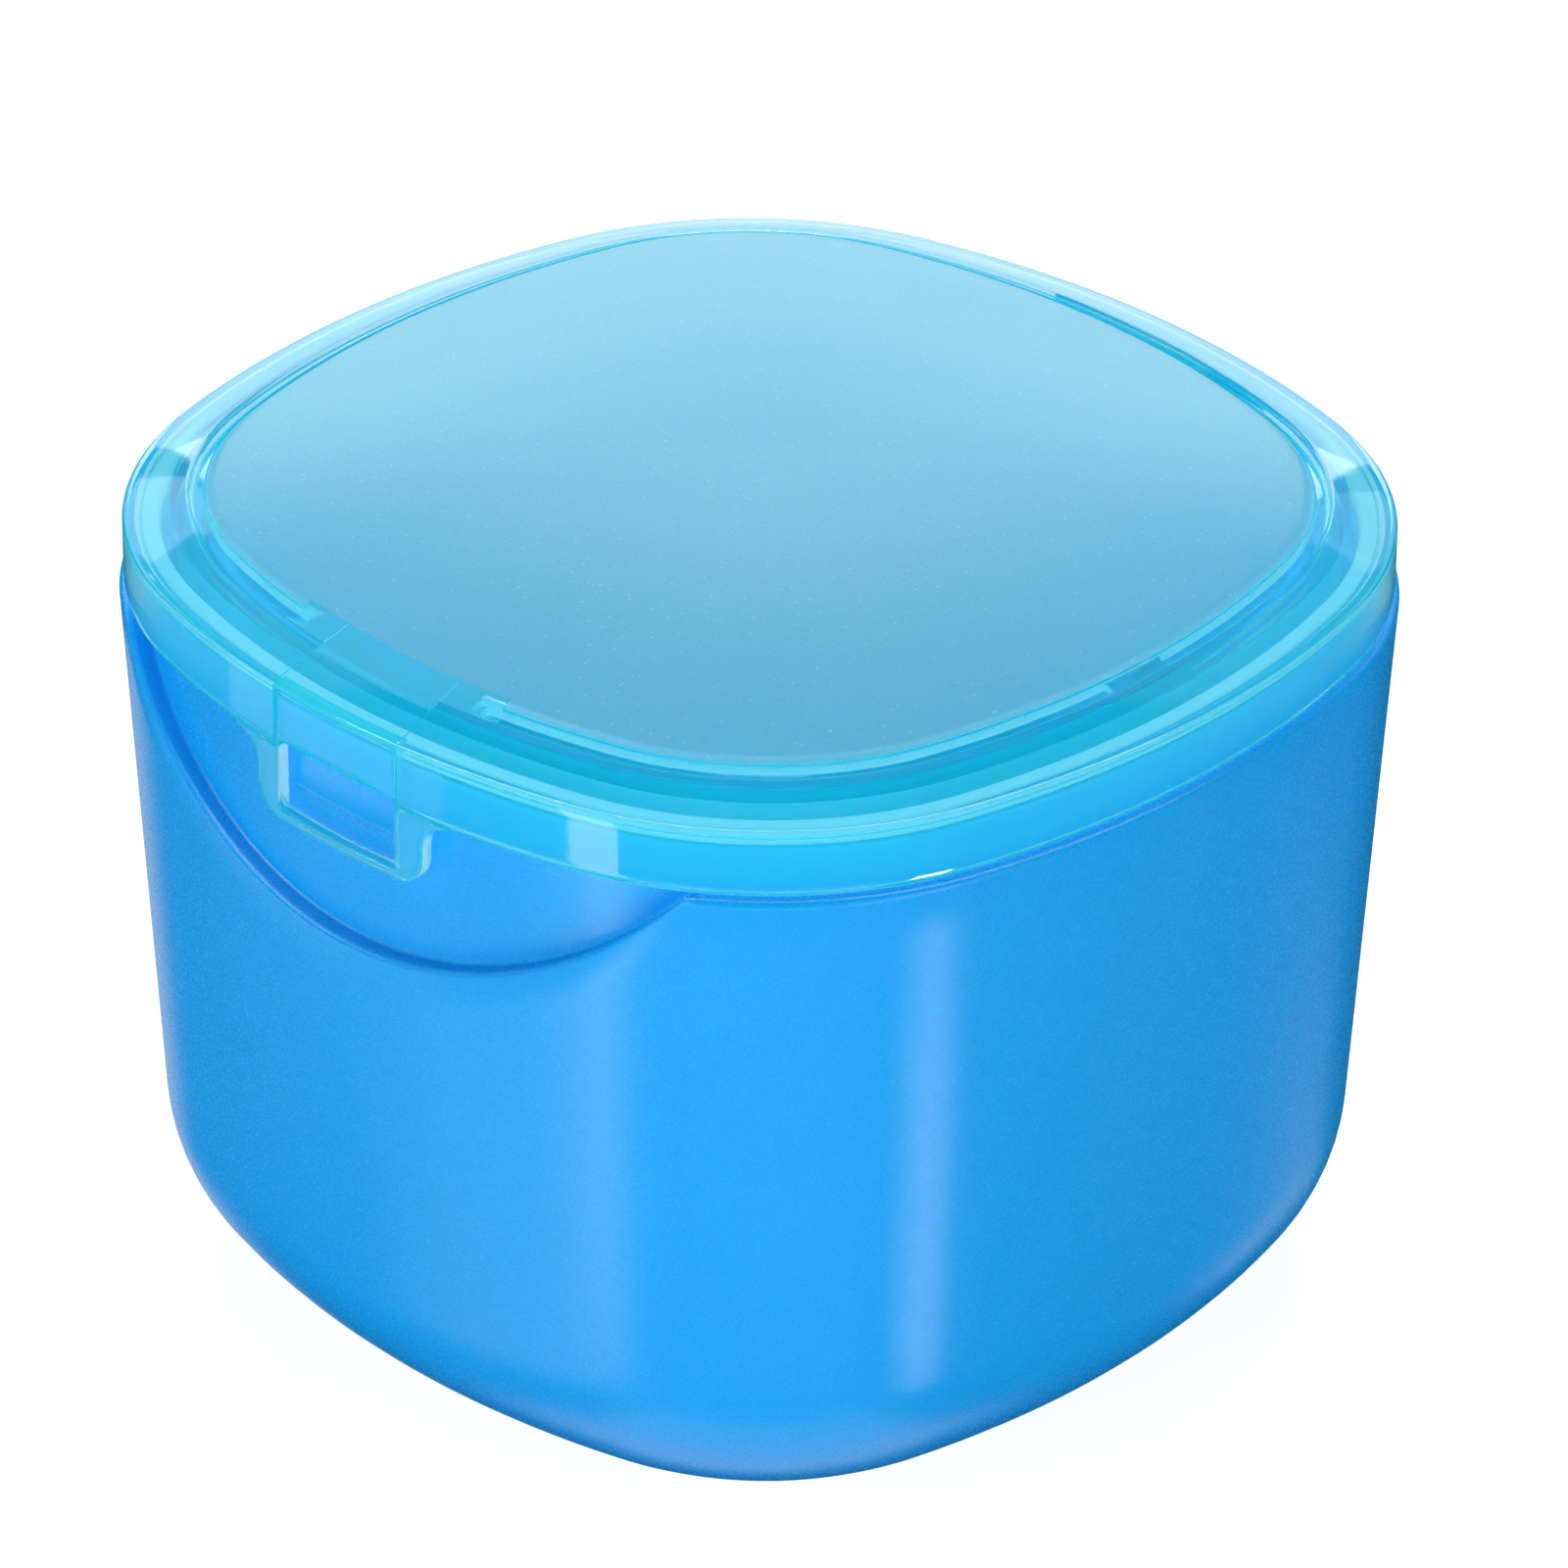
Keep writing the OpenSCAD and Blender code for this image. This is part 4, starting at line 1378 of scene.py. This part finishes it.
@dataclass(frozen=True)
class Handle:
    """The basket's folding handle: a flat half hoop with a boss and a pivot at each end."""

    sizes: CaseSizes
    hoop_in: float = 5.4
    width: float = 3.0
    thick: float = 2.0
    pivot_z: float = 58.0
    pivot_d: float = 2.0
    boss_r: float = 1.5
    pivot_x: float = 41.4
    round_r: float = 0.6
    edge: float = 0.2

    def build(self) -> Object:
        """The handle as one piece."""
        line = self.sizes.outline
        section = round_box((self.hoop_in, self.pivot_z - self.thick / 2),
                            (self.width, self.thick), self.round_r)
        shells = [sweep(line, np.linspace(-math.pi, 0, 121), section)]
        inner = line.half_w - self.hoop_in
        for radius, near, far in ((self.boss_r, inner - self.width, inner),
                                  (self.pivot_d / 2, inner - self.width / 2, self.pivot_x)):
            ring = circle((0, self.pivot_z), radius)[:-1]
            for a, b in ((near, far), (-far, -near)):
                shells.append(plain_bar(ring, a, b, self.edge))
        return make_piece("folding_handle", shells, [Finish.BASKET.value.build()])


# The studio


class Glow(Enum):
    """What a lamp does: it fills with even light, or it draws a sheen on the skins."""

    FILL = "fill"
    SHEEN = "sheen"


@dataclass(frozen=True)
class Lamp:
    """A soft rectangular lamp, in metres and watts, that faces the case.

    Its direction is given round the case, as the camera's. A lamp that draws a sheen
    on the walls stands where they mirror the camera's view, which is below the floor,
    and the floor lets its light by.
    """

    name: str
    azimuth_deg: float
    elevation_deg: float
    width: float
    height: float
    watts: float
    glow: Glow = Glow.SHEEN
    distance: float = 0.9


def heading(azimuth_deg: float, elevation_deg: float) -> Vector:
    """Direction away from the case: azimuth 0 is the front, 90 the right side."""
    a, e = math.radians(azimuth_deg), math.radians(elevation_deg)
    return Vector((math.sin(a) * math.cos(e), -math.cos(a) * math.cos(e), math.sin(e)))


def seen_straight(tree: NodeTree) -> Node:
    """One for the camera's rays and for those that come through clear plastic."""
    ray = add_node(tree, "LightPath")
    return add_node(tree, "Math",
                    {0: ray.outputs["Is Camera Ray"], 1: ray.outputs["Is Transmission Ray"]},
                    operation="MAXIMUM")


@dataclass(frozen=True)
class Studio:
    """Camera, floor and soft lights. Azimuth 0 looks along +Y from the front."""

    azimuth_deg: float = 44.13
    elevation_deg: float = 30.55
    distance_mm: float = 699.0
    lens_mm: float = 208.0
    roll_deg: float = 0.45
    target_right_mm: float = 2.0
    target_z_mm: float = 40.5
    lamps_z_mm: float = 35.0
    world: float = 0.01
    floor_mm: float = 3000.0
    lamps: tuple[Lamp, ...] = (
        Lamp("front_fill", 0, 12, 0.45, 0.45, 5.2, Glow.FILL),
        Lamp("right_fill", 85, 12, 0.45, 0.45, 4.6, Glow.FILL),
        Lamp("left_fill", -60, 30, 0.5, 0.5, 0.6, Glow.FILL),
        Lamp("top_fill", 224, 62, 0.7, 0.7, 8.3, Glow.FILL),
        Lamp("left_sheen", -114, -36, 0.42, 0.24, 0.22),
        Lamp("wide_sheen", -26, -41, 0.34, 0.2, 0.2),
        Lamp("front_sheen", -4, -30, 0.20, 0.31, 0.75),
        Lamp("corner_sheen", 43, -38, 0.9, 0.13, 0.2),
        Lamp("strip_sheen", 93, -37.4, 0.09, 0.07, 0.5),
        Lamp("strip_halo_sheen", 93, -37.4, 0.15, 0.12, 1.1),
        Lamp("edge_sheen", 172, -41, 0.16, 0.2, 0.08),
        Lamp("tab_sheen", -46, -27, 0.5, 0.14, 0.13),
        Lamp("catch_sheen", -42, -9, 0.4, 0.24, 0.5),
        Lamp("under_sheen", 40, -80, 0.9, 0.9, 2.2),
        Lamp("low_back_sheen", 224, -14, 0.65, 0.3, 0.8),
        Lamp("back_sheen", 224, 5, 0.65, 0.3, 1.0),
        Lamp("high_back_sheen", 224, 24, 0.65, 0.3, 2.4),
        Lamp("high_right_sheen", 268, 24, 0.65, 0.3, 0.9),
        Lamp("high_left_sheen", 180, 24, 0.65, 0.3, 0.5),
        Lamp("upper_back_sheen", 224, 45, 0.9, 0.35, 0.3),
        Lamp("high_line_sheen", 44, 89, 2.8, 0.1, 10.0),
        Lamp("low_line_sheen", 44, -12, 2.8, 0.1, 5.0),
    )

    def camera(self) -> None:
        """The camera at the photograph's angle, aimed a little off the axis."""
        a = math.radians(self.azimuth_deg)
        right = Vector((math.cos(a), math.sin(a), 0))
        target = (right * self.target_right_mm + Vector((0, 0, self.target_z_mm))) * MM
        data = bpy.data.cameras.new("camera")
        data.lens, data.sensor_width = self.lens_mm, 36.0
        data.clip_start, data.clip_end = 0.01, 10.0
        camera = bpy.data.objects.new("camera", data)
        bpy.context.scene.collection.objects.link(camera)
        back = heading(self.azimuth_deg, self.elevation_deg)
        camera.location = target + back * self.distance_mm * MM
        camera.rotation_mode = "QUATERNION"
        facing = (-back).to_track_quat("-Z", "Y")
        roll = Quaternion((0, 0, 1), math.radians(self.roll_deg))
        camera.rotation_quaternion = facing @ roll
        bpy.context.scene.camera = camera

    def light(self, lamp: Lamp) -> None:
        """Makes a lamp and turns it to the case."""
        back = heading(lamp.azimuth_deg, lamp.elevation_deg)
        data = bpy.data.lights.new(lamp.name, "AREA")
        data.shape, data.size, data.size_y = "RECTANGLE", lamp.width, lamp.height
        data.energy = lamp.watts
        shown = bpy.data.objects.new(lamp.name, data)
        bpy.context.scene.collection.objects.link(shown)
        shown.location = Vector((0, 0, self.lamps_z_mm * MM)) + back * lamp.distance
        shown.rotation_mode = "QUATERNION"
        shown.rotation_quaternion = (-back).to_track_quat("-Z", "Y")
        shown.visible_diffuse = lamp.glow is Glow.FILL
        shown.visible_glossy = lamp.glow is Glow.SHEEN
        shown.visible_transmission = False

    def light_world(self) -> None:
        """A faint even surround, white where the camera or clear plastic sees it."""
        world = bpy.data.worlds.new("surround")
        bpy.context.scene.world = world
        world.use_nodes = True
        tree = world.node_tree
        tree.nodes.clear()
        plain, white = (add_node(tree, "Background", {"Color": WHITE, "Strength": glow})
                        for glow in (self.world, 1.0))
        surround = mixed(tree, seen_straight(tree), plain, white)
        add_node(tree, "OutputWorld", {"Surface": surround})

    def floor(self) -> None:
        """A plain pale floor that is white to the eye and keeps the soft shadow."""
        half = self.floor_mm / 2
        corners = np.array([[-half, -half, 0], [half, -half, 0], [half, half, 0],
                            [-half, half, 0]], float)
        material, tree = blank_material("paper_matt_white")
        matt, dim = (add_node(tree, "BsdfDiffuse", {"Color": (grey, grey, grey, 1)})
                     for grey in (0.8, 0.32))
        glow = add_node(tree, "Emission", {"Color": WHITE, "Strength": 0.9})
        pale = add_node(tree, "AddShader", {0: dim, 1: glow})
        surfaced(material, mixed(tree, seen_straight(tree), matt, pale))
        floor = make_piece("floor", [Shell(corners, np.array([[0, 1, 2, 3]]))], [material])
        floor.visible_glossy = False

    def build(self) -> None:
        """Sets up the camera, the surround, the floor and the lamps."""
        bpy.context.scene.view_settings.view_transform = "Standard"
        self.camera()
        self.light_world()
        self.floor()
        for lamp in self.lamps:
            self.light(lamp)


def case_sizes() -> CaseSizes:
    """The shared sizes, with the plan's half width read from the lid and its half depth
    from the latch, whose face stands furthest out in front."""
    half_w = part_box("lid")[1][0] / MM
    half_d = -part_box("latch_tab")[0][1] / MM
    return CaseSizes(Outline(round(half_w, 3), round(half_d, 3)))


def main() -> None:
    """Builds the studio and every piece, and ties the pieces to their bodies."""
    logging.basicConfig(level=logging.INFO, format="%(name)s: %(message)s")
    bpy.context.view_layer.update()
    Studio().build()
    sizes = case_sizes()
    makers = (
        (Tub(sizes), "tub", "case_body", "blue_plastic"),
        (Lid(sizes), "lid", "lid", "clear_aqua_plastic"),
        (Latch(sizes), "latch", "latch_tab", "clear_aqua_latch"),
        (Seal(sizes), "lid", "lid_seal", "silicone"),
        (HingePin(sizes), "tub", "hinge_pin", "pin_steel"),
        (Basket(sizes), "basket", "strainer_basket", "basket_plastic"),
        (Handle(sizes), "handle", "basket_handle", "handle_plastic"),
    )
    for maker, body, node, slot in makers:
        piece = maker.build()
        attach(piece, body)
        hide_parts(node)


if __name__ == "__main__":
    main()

§

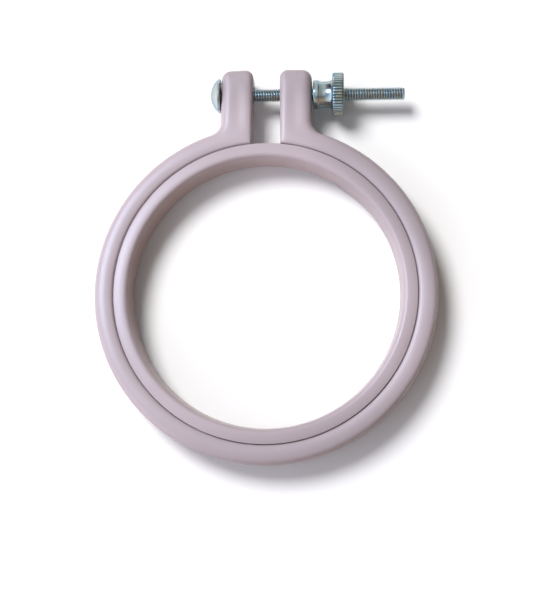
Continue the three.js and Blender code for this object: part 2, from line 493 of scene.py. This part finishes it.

§

### Problem details
Extract exactly and only the span of lines that begins at the line containing "Keep writing the" and ends at the line containing "edge: float = 0.2".

### Written answer
Keep writing the OpenSCAD and Blender code for this image. This is part 4, starting at line 1378 of scene.py. This part finishes it.
@dataclass(frozen=True)
class Handle:
    """The basket's folding handle: a flat half hoop with a boss and a pivot at each end."""

    sizes: CaseSizes
    hoop_in: float = 5.4
    width: float = 3.0
    thick: float = 2.0
    pivot_z: float = 58.0
    pivot_d: float = 2.0
    boss_r: float = 1.5
    pivot_x: float = 41.4
    round_r: float = 0.6
    edge: float = 0.2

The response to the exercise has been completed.